Thinking so much about technological, economic and political forces beyond our control gets exhausting and depressing and, for me, can lead to cynicism and a sense of hopelessness. Now, I do have hope about those bigger things too, but it’s abstract, and sometimes I let that dark outlook get the best of me. I pay the rent now teaching and sometimes performing music to children, most of whom are very young. It’s incredible work, and it keeps me sane in many ways, and I think the spiritual experience of being around a child, and being able to interact with them in a joyful way, is the best antidote to the kind of blues I get when I’m thinking about the world in big strokes. It matters that we are here, it matters that we have to struggle, it matters that there is joy and hope, just as it matters that there are big dark things too. Making music with kids teaches me that over and over again.

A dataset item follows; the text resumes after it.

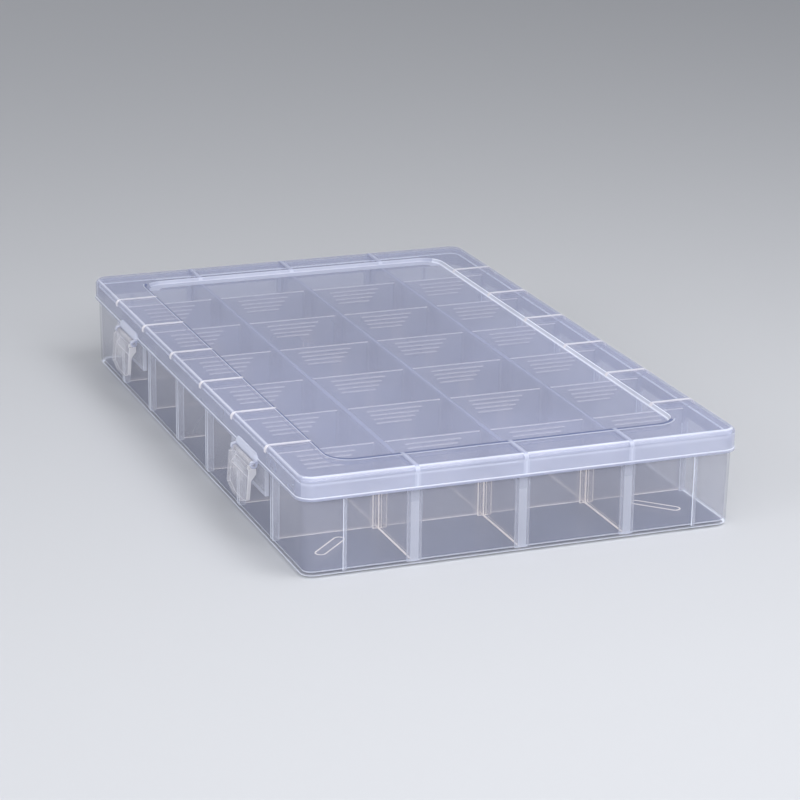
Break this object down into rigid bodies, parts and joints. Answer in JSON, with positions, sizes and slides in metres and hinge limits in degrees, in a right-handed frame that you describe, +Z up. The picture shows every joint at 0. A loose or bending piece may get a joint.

I’ve Known You For A While

These two people I know got divorced recently and it was a big surprise to me and to many folks who were close to them. I had always looked up to them and I kind of idealized their life and relationship from afar. This is a song vaguely inspired by that, about how two individual people change, sometimes radically, over the course of a long relationship and what to do with all of the conflict that often arises from it.

The Mark

We are all marked by the history we inherit. It doesn’t completely define us, but we can never escape the fact that it shapes us. This is a song about that, and also about listening to Wilco in the car late at night.

An Opening (Parting Song)

As you might have noticed, this is the title track of the album. I think in a very general sense, this whole album is about finding openings out of something you want to change. It’s about seeing the process of change as figuratively stepping through a gateway from one space into another. And this song tries to suggest that the personal, the political and the spiritual are all realms where we have the capacity to change, to find an opening into a new way of being, to become.